"I wish things were as bad for progressives as progressives think they are."
That was one epiphany for Phillip Klein, a conservative writer for the American Spectator, after palling around with liberal bloggers for several days at the fifth annual Netroots Nation in Las Vegas this weekend. Klein was marveling at the melancholy suffusing the conference, given the Obama administration’s undeniable legislative accomplishments to date. The healthcare bill "alone," he said, "is more than any liberal has passed since LBJ."

Now Klein could just be, in web parlance, concern-trolling for his political opponents. But his view coincides neatly with several of the political heavyweights who spoke at keynote sessions of the conference, when most of the 2,100 attendees gathered in a cavernous Vegas ballroom flanked by dark curtains studded with glow-in-the-dark stars. The flashy digs hosted Democratic Congressional leaders Harry Reid and Nancy Pelosi, and liberal heavyweights like Elizabeth Warren, Al Franken, Van Jones, Richard Trumka, Majora Carter and Markos Moulitsas, who founded the blog that first spawned the conference.

The politicians hit the standard midterm talking points, an amalgam of Bush’s 2004 governing message ("It’s hard") and a Beatles ballad ("It’s getting better all the time"). "The country would be a lot worse off if we weren’t around," Harry Reid wistfully told the crowd on Saturday. No surprise there—politicians always have high job approval among themselves.

Many of the top liberal advocates, however, also sounded downright enthusiastic about the Democrats’ incumbent incrementalism.

Van Jones, a green jobs activist who was Breitbarted out of his administration job last year, actually urged liberals to empathize with Obama’s team. "This is harder than it looks," he said. "Having spent six months in the White House, it’s a totally different experience when you’re sitting there and the missiles are coming over the horizon at you." (Jones gave a formal speech and then did a question-and-answer session with me on Friday morning.)

Over in the breakout sessions, where attendees tested their wonk tolerance with more than thirty policy panels available each day, there was a wider range of views.

Sessions on "Right-Wing Populism and the Tea Parties," "Fighting the Right Wing with Racial Justice" and "Fighting the Right 2010" prioritized political combat.
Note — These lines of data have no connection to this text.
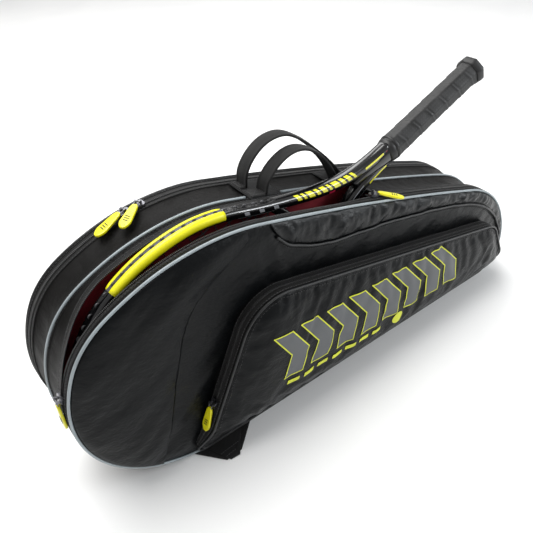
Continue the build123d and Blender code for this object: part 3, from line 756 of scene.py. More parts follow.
rows = []
for s in SS:
    end = 98.2 if RZ_S0 - 4 < s < RZ_S1 + 4 else 104.0
    row = []
    for v in np.linspace(0, 1, 16):
        y = 61.4 + (end - 61.4) * v
        dd = 0.5 - 3.0 * sin(pi * v) ** 0.8 + crease(s, y, 2.2, 46, 14.4) * sin(pi * v) + crease(s, y, 0.8, 15, 18.1) * sin(pi * v)
        dd -= 1.0 * pucker(s, 31.7) * exp(-(v * 36 / 5) ** 2)
        row.append(on(s, y, dd))
    rows.append(row)
c = loft("rear_gusset_cover", rows, GUSSET, closed_u=True, replaces=["rear_gusset"], slot="gusset_fabric")
thicken(c, 1.4)
rows = []
for s in SS:
    start = 110.2 if RZ_S0 - 4 < s < RZ_S1 + 4 else 104.0
    rows.append([on(s, start + (114.3 - start) * v, 0.9 + 0.6 * sin(pi * v)) for v in np.linspace(0, 1, 5)])
d_ = loft("rear_gusset_band", rows, GUSSET, closed_u=True, replaces=["rear_gusset"], slot="gusset_fabric")
thicken(d_, 1.2)


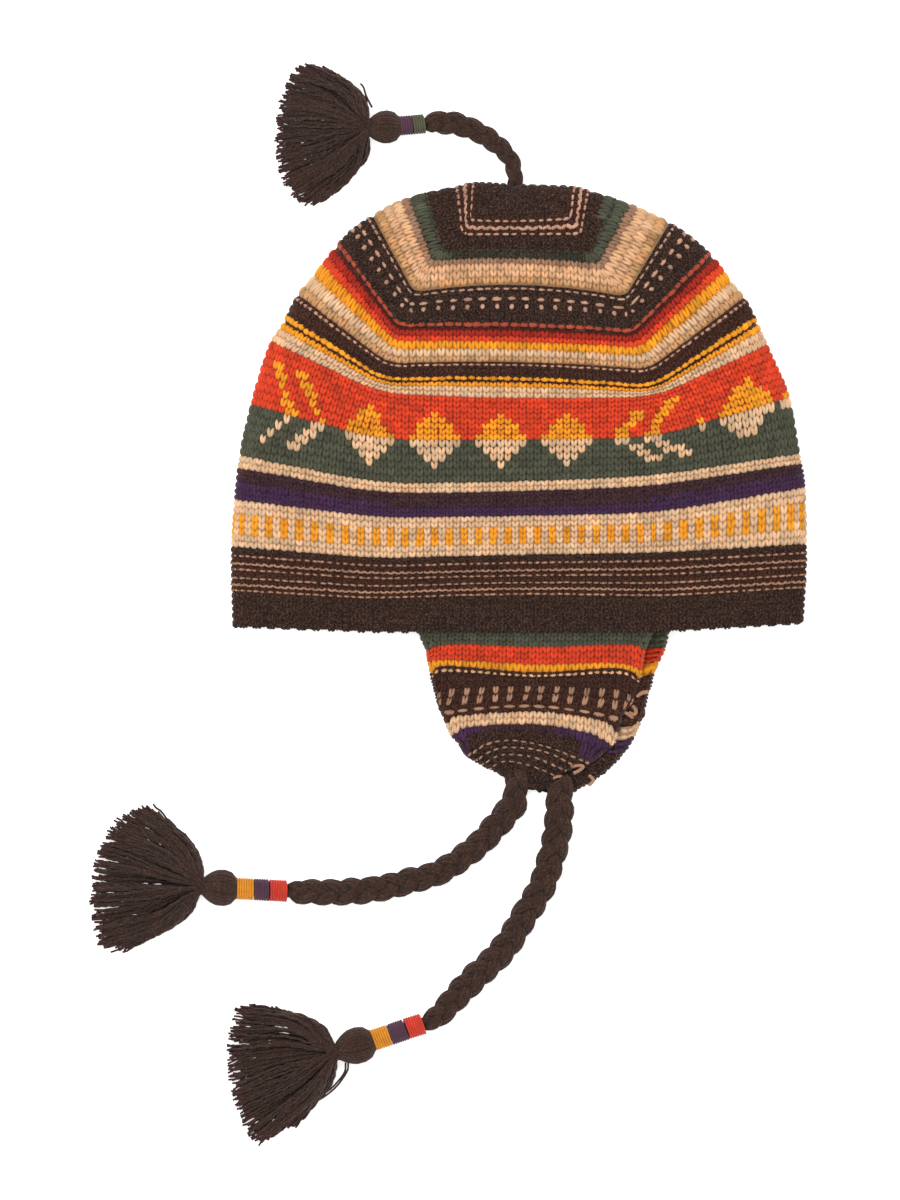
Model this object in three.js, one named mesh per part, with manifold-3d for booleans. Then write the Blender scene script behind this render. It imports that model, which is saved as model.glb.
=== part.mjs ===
// Knitted earflap hat, folded flat on its side and lying on a table.
//
// Millimetres, +Z up. The plane z = 0 is the table top. +Y points from the
// flaps to the tip of the crown, +X to the right of somebody looking down on
// the hat. The origin is on the table, under the middle of crown and flaps.

import * as THREE from 'three';
import { mergeVertices } from 'three/addons/utils/BufferGeometryUtils.js';
import Module from 'manifold-3d';

const wasm = await Module();
wasm.setup();

// Driving dimensions

const WALL = 3;                  // thickness of the double-yarn knit
const GAP = 0.3;                 // clearance between neighbouring pieces

const HEM_LOFT = 20;             // height of the upper layer along the hem
const CROWN_LOFT = 24;           // height of the upper layer in mid crown
const LOFT_RISE = 70;            // length over which it rises from the hem
const FOLD_HEIGHT = 9;           // height of the side folds above the table
const UPPER_FOLD_REACH = 26;     // width of the rounded margin, upper layer
const LOWER_FOLD_REACH = 9;      // width of the rounded margin, lower layer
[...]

And a bevy of panels were premised on the administration’s pale progressivism, including discussions of "Racial Profiling in the Obama Era," "Crimmigration Under Obama: Pushing Back," and a "Liberal Perspective" on Elena Kagan’s nomination.

What would President Obama think of it all?
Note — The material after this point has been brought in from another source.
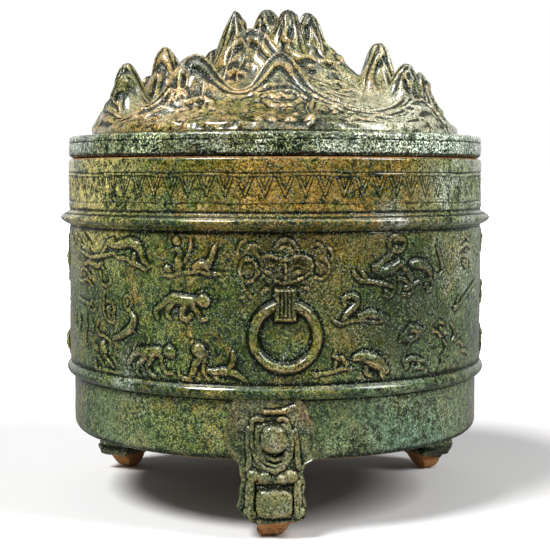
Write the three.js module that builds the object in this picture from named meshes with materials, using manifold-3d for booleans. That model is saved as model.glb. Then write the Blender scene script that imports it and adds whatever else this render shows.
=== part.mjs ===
// Hill censer: a round earthenware jar under a green lead glaze, standing on three bear feet,
// with a lid moulded as a range of mountains. Millimetres, +Z up. The origin is on the standing
// plane on the jar's axis, and the mask and the front foot face -Y.
import * as THREE from "three";
import { mergeVertices } from "three/addons/utils/BufferGeometryUtils.js";
import Module from "manifold-3d";

// Jar
const WALL_RADIUS = 97; // outside of the frieze and of the neck
const WALL_THICKNESS = 7;
const FOOT_HEIGHT = 32; // standing plane to the jar's underside
const BASE_ZONE_HEIGHT = 26.7; // underside to the lower band
const BASE_INSET = 1.9; // the base zone is this much slimmer than the frieze
const BOTTOM_CORNER = 5; // radius of the rounded lower edge
const LOWER_BAND_WIDTH = 5;
const LOWER_BAND_RELIEF = 1.6;
const FRIEZE_HEIGHT = 64; // clear height between the two bands
const UPPER_BAND_WIDTH = 6;
const UPPER_BAND_RELIEF = 3.9;
const NECK_HEIGHT = 23.7; // upper band to the lip
const LIP_ROUNDING = 1.5;
const FLOOR_THICKNESS = 8;

// Relief
const FRIEZE_COLUMNS = 360; // the frieze is drawn on squares: this many round the wall
const FRIEZE_ROWS = 38; // and this many between the bands
const FIGURE_RISE = 1.1; // how far a figure stands out for each square of its half width
const HANDLE_RISE = 1.6; // the same for the masks and their rings
const RELIEF_REACH = 8; // more squares than any relief stands out
const MASK_TURN = 2.5; // degrees from the front foot to the front mask
const MASK_ROW = 29.5; // height of the mask's eyes, in squares
const STRAP_HALF_WIDTH = 2.7; // the strap below the mask, in squares
const STRAP_TOP = -3; // rows from the eyes
const STRAP_BOTTOM = -13.3;
const STRAP_DEPTH = 1.9;
const RING_ROW = 12.4; // centre of the ring, in squares
const RING_RADIUS = 7.75; // middle of the ring's section, in squares
const RING_SECTION = 1.1; // half thickness of the ring, in squares

// Feet
const FOOT_TIP_WIDTH = 6;
const FOOT_TIP_DEPTH = 11;
const FOOT_DEPTH = 20; // radial depth of the leg under the jar
const FOOT_WIDTH = 28;
const FOOT_PLATE_WIDTH = 44; // the plate flares to this at the jar's lower edge
const FOOT_PLATE_RISE = 27; // the plate climbs this far up the base zone
const FOOT_STANDOFF = 1.5; // thickness of the plate on the base zone
const FOOT_TURNS = { front: 0, rear_right: 120, rear_left: 240 }; // degrees round the jar from the front

// Lid
const LID_RADIUS = 96.7;
const FLANGE_THICKNESS = 10;
const FLANGE_BORE = 78;
const FLANGE_ROUNDING = 2;
const LOCATING_DEPTH = 7.5; // how far the locating ring drops into the mouth
const LOCATING_THICKNESS = 7;
const LOCATING_CLEARANCE = 1;
const HILL_RADIUS = 86; // toe of the mountains on the flange
const HILL_EDGE = 1; // thickness at that toe
const HILL_HEIGHT = 38; // the cone that the ridges stand on
const HILL_SHELL = 4; // wall between that cone's top and the hollow beneath
const HOLLOW_MARGIN = 12.9; // seat of the mountains on the flange, from the toe in to the hollow
const TOE_SLOPE = 2.3; // steepest rise from the toe
const RIDGE_STEEPNESS = 1.75; // how sharply a ridge falls off round its slope's width
const PEAK_HEIGHT = 60; // highest peak above the flange
const BACK_RIDGE_SHARE = 0.9; // height of the ridges behind, to those in front
const BEAST_SIZE = 7; // half length of an animal on the mountainside
// Places of the animals: degrees from the front, anticlockwise from above, and mm in from the toe
const BEASTS = { front: [5.5, 24], left: [-34.5, 17] };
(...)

He did not attend in person, as he did during the convention’s primary campaign edition, but took more of a chatroulette approach, uploading a video anticipating the community’s skepticism.

"Change hasn’t come fast enough for too many Americans, I know that," Obama said, "and I know it hasn’t come fast enough for many of you, who fought so hard during the election."

Then the president passed the mic to one of the netroots’ most beloved figures, even though she’s never attended Netroots Nation, and played a clip of Rachel Maddow. The popular MSNBC anchor recently declared that Obama had achieved more in office than any president since prohibition.

Obama also cited two campaign pledges that are late or broken, depending on how you keep score, saying he was still committed to closing Guantánamo and repealing "Don’t Ask Don’t Tell" (DADT). A few hours later, one of the weekend’s most dramatic, unscripted moments unfolded in connection with the military’s ongoing exclusion of gay Americans.

Lt. Dan Choi was one of the first and most prominent soldiers discharged for sexual orientation during the Obama administration, and he has become a vocal activist for repealing DADT. Choi asked Joan McCarter, a DailyKos blogger, to present his West Point graduation ring to Harry Reid during a keynote session. (Reid’s hometown session was carried live by only one cable channel: Fox News.) Reid had previously pledged to Choi that he would end DADT by 2009. First Reid said he couldn’t accept the ring, just as he had declined one of his son’s championship rings. Then members of the audience yelled out that Reid could take it and return it once DADT was signed. Reid agreed on the spot; Choi jumped onto the stage and the two embraced to a thundering standing ovation.

"The ring means a promise," Choi told The Nation after the exchange. "And that ring was my promise to serve, and that promise that Harry gave to me that he would end DADT by 2009 was broken. So now I had to renew that promise," he explained, "and it’s a symbol of the promise to hold our friends accountable."

Choi added that Reid was the "most powerful" senator, so for him to claim he cannot do anymore for reform "betrays what it means to be a leader of anything."